Some hints: Spend time with your eyes and ears wide open determining who's experienced and who's not. Keep in mind, the most experienced won't be the ones hanging around offering you advice every second. They might have to be sought out.
Internet advice should be taken with a grain of salt. The best advice and direction you'll get is from experienced, respected people who know you and your gear and abilities first hand. Check everything you read online with them.

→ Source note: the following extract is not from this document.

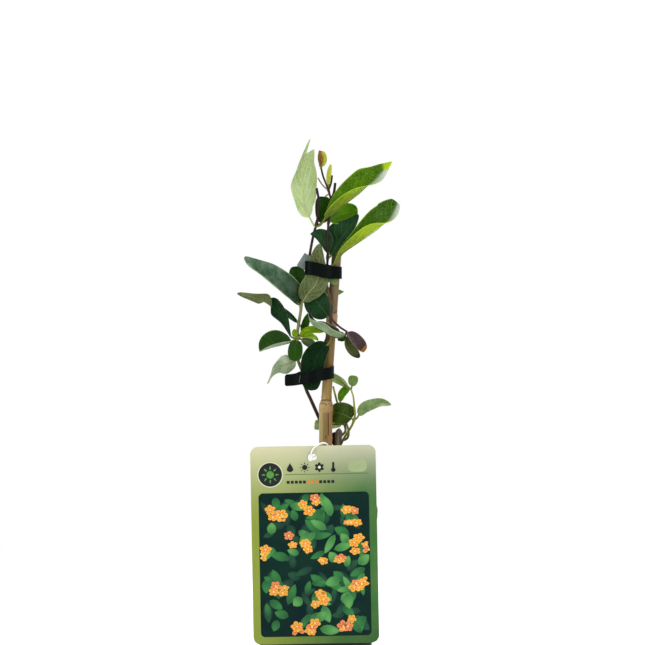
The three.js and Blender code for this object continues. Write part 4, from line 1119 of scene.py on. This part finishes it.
potPlastic = plainMaterial("potPlastic", (22, 23, 24), (14, 15, 16), 0.5, 900.0)
tapeBlack = plainMaterial("tieTape", (2, 11, 9), (1, 7, 5), 0.4, 500.0, gloss=0.08)
# the tape's tail: the black tape painted grey, a painted highlight where light catches it
paintedSheenTape = plainMaterial("tapeWithPaintedSheen", (122, 136, 128), (100, 112, 106), 0.5, 400.0, gloss=0.2)
stapleGrey = plainMaterial("staple", (96, 102, 100), (70, 76, 74), 0.4, 900.0)
whiteCord = plainMaterial("elasticCord", (246, 246, 242), (230, 230, 226), 0.6, 1500.0)
oldBark = plainMaterial("oldBark", (104, 84, 66), (38, 30, 24), 0.9, 500.0, (1, 1, 0.15), 0.9, 0.1)
greyBark = plainMaterial("greyBark", (138, 128, 112), (50, 40, 34), 0.9, 420.0, (1, 1, 0.15), 0.9, 0.1)
cutWood = plainMaterial("cutWood", (120, 106, 84), (70, 58, 46), 0.8, 700.0)


# crown

crown = {
    "stem": [(19, 6, 96), (18, 7, 122), (17.6, 8, 150), (17.6, 8, 174), (18.8, 8, 188.6)],
    "stub": [(17.4, 8, 152), (16.2, 11, 164), (15.2, 12.6, 175), (14.9, 13, 185)],
    "stemThick": (3.9, 2.6), "stubThick": (2.5, 1.8), "lip": 0.1, "rough": 0.5, "fine": 0.3,
}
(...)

Don't be afraid to ask anything. And everyone. When I first started to learn freeflying (9 years ago?)- there was only one school. I traveled from the Northeast to Florida to go to it. I also went to Eloy to get coaching from some of the best freefliers of that time. When I wanted to BASE jump, I emailed a very experienced/respected jumper and asked him to teach me. In other words, seek out those who will be able to teach you the most. Don't rely on just what or who is readily available. (You may be lucky enough to have the very best at your dz - or nearby)
This sport is so cool and the people in it, for the most part, are some of the coolest - everyone will want to help you. Just be strong and curious enough to take only the best advice.
**As for the velcro, without seeing your gear first hand, you could send it to Relative Workshop and ask them to replace the flaps. I don't kow how big or small you are - but you could also include photos of yourself in the rig and ask them to make mods accordingly - leg straps, chest strap, etc.). But, again, learn what needs to be fixed/corrected and why it does, first. Don't just ship off your gear and ask them to make it safe for you.
And finally and most importantly, just because you haven't had N E problems yet, is no guarantee that when you do have a problem, it won't be huge. Try to remember this your whole skydiving career - it will come up often:
-I heard velcro is bad for freeflying, but it works for me - I can't afford to change it. -I heard I shouldn't be learning to fly headdown with another beginner, but he's a good friend and willing to help me. -I heard I shouldn't get on 6-ways until I have more control but 6-ways are more fun.
You get the idea...
(My post is 'internet advice', follow/listen appropriately.
(This post was edited by freeflybella on Aug 3, 2004, 7:56 AM)
I've watched someone be ripped out of a sit just a few feet in front of me because his gear wasn't safe for what he was doing.
We had a premature from sit this weekend. The jumper suffered a dislocated shoulder and some serious riser slap damage to his face and hand. He thinks he was knoced out and came to to his ditter going off.
He jumps a Reflex (as in "Got to have good relexes to catch your pilot chute when it escapes") It's his second premee.
I jump a vector II and haven't had N E problems with it
I jumped a VectorII when i was waiting for my Wings... Velcro riser covers opening constantly (it was quite well maintained), letting a toggle out once putting me in a nice spinny opening on my 120... Could have been worse. You don't want to have shit opening at 200+ mph, and there are rigs out there that will open a lot sooner.... Be careful giving advice like that... People can get hurt.
Good God! some of this is scary! Listen, Rock on and fly however you want.... but if you want to do something, do it right. especially like everyone has been saying in here about "freefly friendly" rigs. i've seen a few premature deployments from inches away... and that is not Kool! it's not just about your safety. and on a side note... i'd rather base jump a bedsheet than freefly a dolphin! ~E
yes kevin, remember when i was headdown in yer face, and the other thing head level was your D bag? that was scary. but, i would've FF'd yer rig if that "genious" had just tightened up his closing loop! i'd jump a javelin any day over a dolphin or a racer! ~E
(This post was edited by blitzkrieg on Aug 9, 2004, 8:06 AM)
Hmm, the only thing I remember on that dive is thinking, "Wow! We're orbiting and having a blast with...wait, what's that bumping my ear?" And then with the thunder and the seeing stars. It was less than a beautiful thing. Yes, shortening that closing loop. That's what needed to be done. I actually flew that rig this weekend with a Fusion in it and it was just fine. It was the pack volume. The pressure on the pin was perfect, so I felt safe. Lesson learned, though. I'm moving on to an ACTUAL freefly friendly rig...maybe a Dolphin? (not really)
(This post was edited by McDuck on Aug 9, 2004, 8:08 AM)
All flying is freeflying. The more positional flying you can learn the better imho. ALso imho - its good to learn belly flying before moving on - alot of people can get relatively decent with belly work in a couple hundred jumps.
Freeflying ROCKS! But definitely pay attention to those posts about making sure your rig is freefly friendly. I have a 97 Javelin that when I bought it my rigger told me that if I ever considered freeflying to have some modifications done. i.e. bridle protection. Well that was a year ago and I figured I wouldn't even try to free fly for at least 200 jumps, yeah right. Did my first sit attempt on jump 51 and was hooked! Jump 62 I experienced my first (BEER!) premature deployment at 6'500 feet; on my back, at 140mph. WTF! Fellow I was jumping with told me that he'd never seen a nastier preemie. I'm one lucky adrenaline junkie. I could have had a horseshoe, my lines could have snapped, the canopy could have been torn to shreds. Instead I got away with a shitload of bruises and a new tag line.